A.O. Scott in The New York Times wonders at “the peculiar and growing irrelevance of world cinema in American movie culture.” In a piece about how the Oscars — up to and including the new batch of nominations — miss recognizing the complexity and breadth of film outside Hollywood, Scott writes that he see this as:
the continuation of a 30-year trend. As fashion, gaming, pop music, social media and just about everything else have combined to shrink the world and bridge gaps of culture and taste, American movie audiences seem to cling to a cautious, isolationist approach to entertainment.
This is one of the things I’ve found very frustrating about the United States, and one reason why I wanted to come to London for a while, to escape what Scott calls America’s “cultural protectionism”:
In the past (notably in France in the 1980s and early ’90s) there were protests against American cultural imperialism, but those seem to have waned lately. Whether this is because our imperial hegemony has overwhelmed the possibility of even rhetorical resistance or because, on the contrary, the empire is not as mighty as it used to be, is a topic for another day. My concern here is more with cultural protectionism — the impulse not to conquer the rest of the world but rather to tune it out.
I do not want to not scold American audiences for failing to buy tickets to subtitled movies. Not today, anyway. Public indifference to (or ignorance of) films from beyond Hollywood or its “indie” provinces is routinely invoked as a reason that such films are not more widely available. And so the movies vanish into a vicious circle in which their marginal status is at once assumed and assured.

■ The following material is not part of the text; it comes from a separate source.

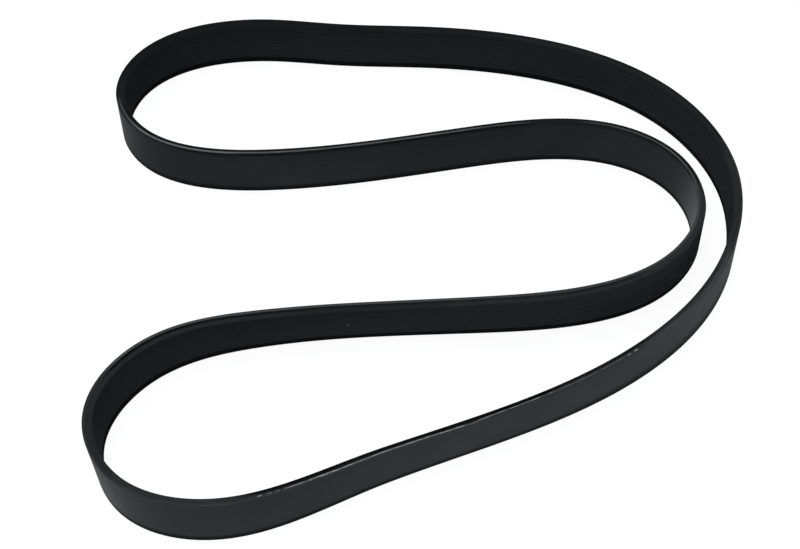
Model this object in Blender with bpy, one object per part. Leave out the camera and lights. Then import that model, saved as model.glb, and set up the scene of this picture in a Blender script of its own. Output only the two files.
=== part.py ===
"""A ribbed serpentine belt, standing on one cut edge in the loose loop that it springs into."""

import math

import bmesh
import bpy
import numpy as np

# Section of the belt, in metres: a flat back with ribs on the inside of the loop
RIB_COUNT = 8
RIB_PITCH = 0.00356
RIB_HEIGHT = 0.0024
RIB_ANGLE = math.radians(40)
VALLEY_WIDTH = 0.0004
BACK_THICKNESS = 0.0018
BACK_CORNER = 0.0002

# The tension cords lie this far under the back, and the belt's length is measured along them
CORD_DEPTH = 0.0010
BELT_LENGTH = 1.470

# Foot of the belt's back, clockwise seen from above: x and y in metres, then the outward lean in degrees
ROUTE = (
    (-0.1560, 0.0930, 0.0),
    (-0.1485, 0.1190, 0.0),
    (-0.0870, 0.1445, 1.0),
    (-0.0450, 0.1415, 0.5),
    (0.0060, 0.1395, 0.0),
    (0.1330, 0.0910, -1.0),
    (0.1550, 0.0445, -0.5),
    (0.1440, -0.0150, -1.5),
    (0.1005, -0.0620, 0.5),
    (-0.0100, -0.1140, 2.5),
    (-0.0215, -0.1190, 1.5),
    (-0.0955, -0.1455, -3.5),
    (-0.1355, -0.1325, -1.0),
    (-0.1500, -0.0995, 4.5),
    (-0.1285, -0.0600, 3.5),
    (-0.0795, -0.0405, -3.0),
    (0.0255, -0.0320, -4.0),
    (0.1250, 0.0000, 1.0),
    (0.1330, 0.0175, 1.0),
    (0.1260, 0.0490, 1.0),
    (0.1075, 0.0645, 0.5),
    (0.0235, 0.0670, 0.0),
    (-0.0635, 0.0530, 0.0),
    (-0.1475, 0.0730, 0.0),
)

# The section is repeated at these stations, which close up where the belt bends
STATIONS = 132
FINE_SAMPLES = 4000
SHARE_BY_BENDING = 0.5

# Edges that turn more than this stay crisp
CREASE_ANGLE = math.radians(15)

RUBBER_COLOUR = (0.012, 0.013, 0.015, 1.0)
RUBBER_ROUGHNESS = 0.55


def clear_objects():
    """Remove the objects that the scene starts with."""
    for item in list(bpy.data.objects):
        bpy.data.objects.remove(item, do_unlink=True)


def rubber_material():
    """Make the matt black rubber."""
    material = bpy.data.materials.new("belt_rubber")
    material.use_nodes = True
    shader = material.node_tree.nodes["Principled BSDF"]
    shader.inputs["Base Color"].default_value = RUBBER_COLOUR
    shader.inputs["Roughness"].default_value = RUBBER_ROUGHNESS
    shader.inputs["Metallic"].default_value = 0.0
    return material


def belt_section():
    """Return the section's outline as (depth under the back, height above the floor) pairs.

    The outline starts at the foot of the back, goes up the back, over the upper cut edge and
    down the ribs. The belt is cut through the middle of two valleys, so each cut edge is only
    as thick as the back.
    """
    width = RIB_COUNT * RIB_PITCH
    total_depth = BACK_THICKNESS + RIB_HEIGHT
    root = VALLEY_WIDTH / 2
    crest = root + RIB_HEIGHT * math.tan(RIB_ANGLE / 2)
    outline = [
        (BACK_CORNER, 0.0),
        (0.0, BACK_CORNER),
        (0.0, width - BACK_CORNER),
        (BACK_CORNER, width),
        (BACK_THICKNESS, width),
    ]
    for rib in range(RIB_COUNT):
        upper_valley = width - rib * RIB_PITCH
        lower_valley = upper_valley - RIB_PITCH
        outline.append((BACK_THICKNESS, upper_valley - root))
        outline.append((total_depth, upper_valley - crest))
        outline.append((total_depth, lower_valley + crest))
        outline.append((BACK_THICKNESS, lower_valley + root))
    outline.append((BACK_THICKNESS, 0.0))
    return outline


def closed_spline(rows, samples):
    """Sample the closed cubic spline through the rows, at equal steps of its straight-line length.

    The bending of each cubic runs on into the next one, which is the curve that a springy strip
    takes between the places where it is held. The bending at the rows solves one linear system.
    """
    count = len(rows)
    here = np.arange(count)
    before = here - 1
    after = (here + 1) % count
    gap = np.linalg.norm(rows[after, :2] - rows[:, :2], axis=1)
    slope = (rows[after] - rows) / gap[:, None]
    system = np.zeros((count, count))
    system[here, here] = 2 * (gap[before] + gap)
    system[here, before] = gap[before]
    system[here, after] = gap
    bending = np.linalg.solve(system, 6 * (slope - slope[before]))

    knots = np.concatenate(([0.0], np.cumsum(gap)))
    way = np.arange(samples) / samples * knots[-1]
    span = np.searchsorted(knots, way, side="right") - 1
    far = ((way - knots[span]) / gap[span])[:, None]
    near = 1 - far
    chord = near * rows[span] + far * rows[after[span]]
    bow = (near**3 - near) * bending[span] + (far**3 - far) * bending[after[span]]
    return chord + bow * gap[span, None] ** 2 / 6


def belt_route():
    """Return each station's foot point, its direction out of the loop and its lean.

    The route is scaled until the line of the cords is BELT_LENGTH long: a closed line that runs
    at a depth d inside another is shorter by 2 pi d.
    """
    samples = closed_spline(np.array(ROUTE), FINE_SAMPLES)
    step = np.roll(samples[:, :2], -1, axis=0) - samples[:, :2]
    step_length = np.linalg.norm(step, axis=1)
    back_length = BELT_LENGTH + 2 * math.pi * CORD_DEPTH
    foot = samples[:, :2] * back_length / step_length.sum()

    heading = np.arctan2(step[:, 1], step[:, 0])
    turn = np.roll(heading, -1) - heading
    turn = np.abs((turn + math.pi) % (2 * math.pi) - math.pi)
    by_way = np.cumsum(step_length) / step_length.sum()
    by_bending = np.cumsum(turn) / turn.sum()
    share = (1 - SHARE_BY_BENDING) * by_way + SHARE_BY_BENDING * by_bending
    pick = np.searchsorted(share, np.arange(STATIONS) / STATIONS)

    along = np.roll(foot, -1, axis=0) - np.roll(foot, 1, axis=0)
    along /= np.linalg.norm(along, axis=1)[:, None]
    outward = np.column_stack((-along[:, 1], along[:, 0]))
    lean = np.radians(samples[:, 2])
    return foot[pick], outward[pick], lean[pick]


def belt_points():
    """Return the belt's points as a grid: station, place in the section, x y z.

    A lean shifts each point outwards by its height times the lean's tangent, so both cut edges
    stay level. The loop is then centred over the origin.
    """
    foot, outward, lean = belt_route()
    depth, height = np.array(belt_section()).T
    shift = height[None, :] * np.tan(lean)[:, None] - depth[None, :]
    points = np.empty(shift.shape + (3,))
    points[..., :2] = foot[:, None, :] + outward[:, None, :] * shift[..., None]
    points[..., 2] = height
    low = points.min(axis=(0, 1))
    high = points.max(axis=(0, 1))
    points[..., :2] -= (low[:2] + high[:2]) / 2
    return points


def make_belt(name, material):
    """Join the section's outline from station to station into one closed belt."""
    points = belt_points()
    stations, places = points.shape[:2]
    shape = bmesh.new()
    rings = [[shape.verts.new(point) for point in ring] for ring in points]
    for station in range(stations):
        ring = rings[station]
        following = rings[(station + 1) % stations]
        for place in range(places):
            beside = (place + 1) % places
            shape.faces.new((ring[place], ring[beside], following[beside], following[place]))
    bmesh.ops.recalc_face_normals(shape, faces=shape.faces)

    mesh = bpy.data.meshes.new(name)
    shape.to_mesh(mesh)
    shape.free()
    mesh.shade_smooth()
    mesh.set_sharp_from_angle(angle=CREASE_ANGLE)
    mesh.materials.append(material)
    belt = bpy.data.objects.new(name, mesh)
    bpy.context.scene.collection.objects.link(belt)
    return belt


def main():
    clear_objects()
    make_belt("serpentine_belt", rubber_material())


main()
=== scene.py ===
# %% [markdown]
# # A serpentine belt, from one line on the floor to black rubber
#
# The real object is a flat rubber band without an end. It drives the pumps and the generator at the
# front of a car's engine. Its back is smooth, its inside has eight lengthwise ribs, and it is stood
# here on its cut edge, in the loose loop that it springs into when nothing holds it.
#
# The plan of this lesson is: load the engineering model, place the camera, work out the belt as one
# surface on a grid, give the back, the cut edges and the ribs a finish each, and light the room.

import math

import bpy
import numpy as np
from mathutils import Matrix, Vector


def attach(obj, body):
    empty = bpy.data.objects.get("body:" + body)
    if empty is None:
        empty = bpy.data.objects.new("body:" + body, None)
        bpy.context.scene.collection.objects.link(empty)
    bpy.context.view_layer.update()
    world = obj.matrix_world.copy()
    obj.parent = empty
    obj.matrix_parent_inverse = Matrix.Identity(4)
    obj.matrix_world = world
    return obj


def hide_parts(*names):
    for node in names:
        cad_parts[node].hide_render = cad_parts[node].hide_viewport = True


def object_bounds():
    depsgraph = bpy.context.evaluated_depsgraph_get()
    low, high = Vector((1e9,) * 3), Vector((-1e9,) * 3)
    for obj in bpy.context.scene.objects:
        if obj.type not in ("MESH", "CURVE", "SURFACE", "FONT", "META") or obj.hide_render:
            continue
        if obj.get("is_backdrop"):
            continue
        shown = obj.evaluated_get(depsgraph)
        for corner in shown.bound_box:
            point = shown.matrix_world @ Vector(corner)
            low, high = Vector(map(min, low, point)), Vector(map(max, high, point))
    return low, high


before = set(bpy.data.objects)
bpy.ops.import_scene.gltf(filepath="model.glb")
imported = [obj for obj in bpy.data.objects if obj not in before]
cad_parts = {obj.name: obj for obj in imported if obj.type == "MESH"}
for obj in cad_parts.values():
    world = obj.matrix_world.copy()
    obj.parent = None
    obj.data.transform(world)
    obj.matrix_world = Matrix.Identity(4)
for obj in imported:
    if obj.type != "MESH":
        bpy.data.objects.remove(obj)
cad_low, cad_high = (np.array(end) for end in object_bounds())
print("engineering model, in mm:", (1000 * (cad_high - cad_low)).round(1))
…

I’ve been astonished when I’ve traveled outside the U.S. — and I’m not even that well traveled — how easily ordinary, mainstream, comparatively unadventurous consumers of media are able to digest the output of cultures beyond their own. (I remember listening to a pop radio station in Paris and being astonished to realize that maybe only one song in three was actually in French; there were lots of English-language, German, and Swedish songs mixed in there.) The majority Americans seem unable or unwilling to do that, however, to the point that American TV networks feel they have to remake even TV shows that are in the English language for American viewers, as if even the slightest bit of cultural dislocation would be so off-putting that no one would watch… and that may not be an incorrect assumption. But why?
Why do most Americans tune out the rest of the world’s pop culture?